In The Sound and the Fury the local justice of the peace or magistrate who hears the complaint against Quentin involving Julio's sister is referred to only as "Squire" (139). His courtroom is "a bare room smelling of stale tobacco" and "a scarred littered table," the book in which he enters Quentin's name is a "huge dusty" one, and he himself has "a fierce roach of iron gray hair" and wears "steel spectacles" (142). He fines Quentin but releases him without a formal charge.
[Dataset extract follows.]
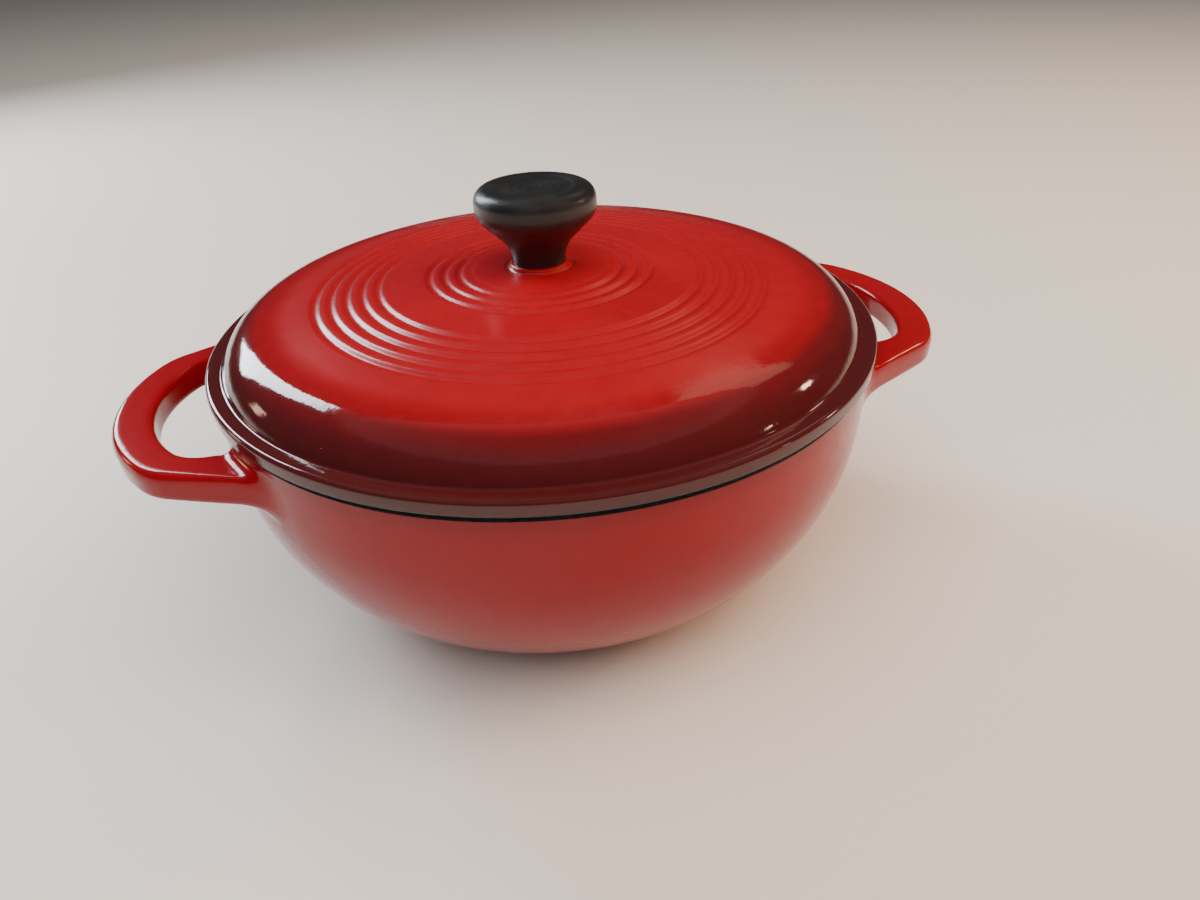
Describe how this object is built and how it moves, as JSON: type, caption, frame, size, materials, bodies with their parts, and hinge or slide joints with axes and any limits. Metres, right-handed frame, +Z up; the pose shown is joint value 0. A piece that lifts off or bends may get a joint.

In The Sound and the Fury Spoade is the last name of a senior at Harvard College with Quentin in 1910. He jokingly calls Shreve Quentin's "husband" (78). Quentin says Spoade has "five names, including that of a present English ducal house" (91-92), but he never thinks of him except as "Spoade" - his first name is never given. He is from South Carolina, and lives up to the image of a southern aristocrat in a number of ways besides his name, including the fact that he goes to chapel every day in dishabille.
In The Sound and the Fury Shegog is the visiting clergyman from St. Louis who gives the Easter sermon at the Negro church in Jefferson. Physically he is unimpressive: "The visitor was undersized, in a shabby alpaca coat. He had a wizened black face like a small, aged monkey" (293). But he possesses a powerful voice: the congregation soon forgets "his insignificant appearance in the virtuosity" of his voice (293).
In The Sound and the Fury Ab Russell is a Yoknapatawpha farmer, one of the few, Jason notes, who has plowed his cotton field by April 6, 1928. Jason walks across his field chasing his niece and the man in the red tie; after they let the air out of Jason's tire, Russell lends him a pump.
In The Sound and the Fury the Pattersons live next door to the Compsons. Maury Bascomb has an affair with Mrs. Patterson when the Compson children are young. At least once Caddy takes her a letter from "Uncle Maury," and sometime later Benjy tries to deliver another. On that occasion we hear Mrs. Patterson call Benjy "you idiot" as she tries to grab the letter before her husband can reach him (13).
In The Sound and the Fury the Pattersons live next door to the Compsons. Mr. Patterson beats up Maury Bascomb when he learns that his wife is having an affair with him.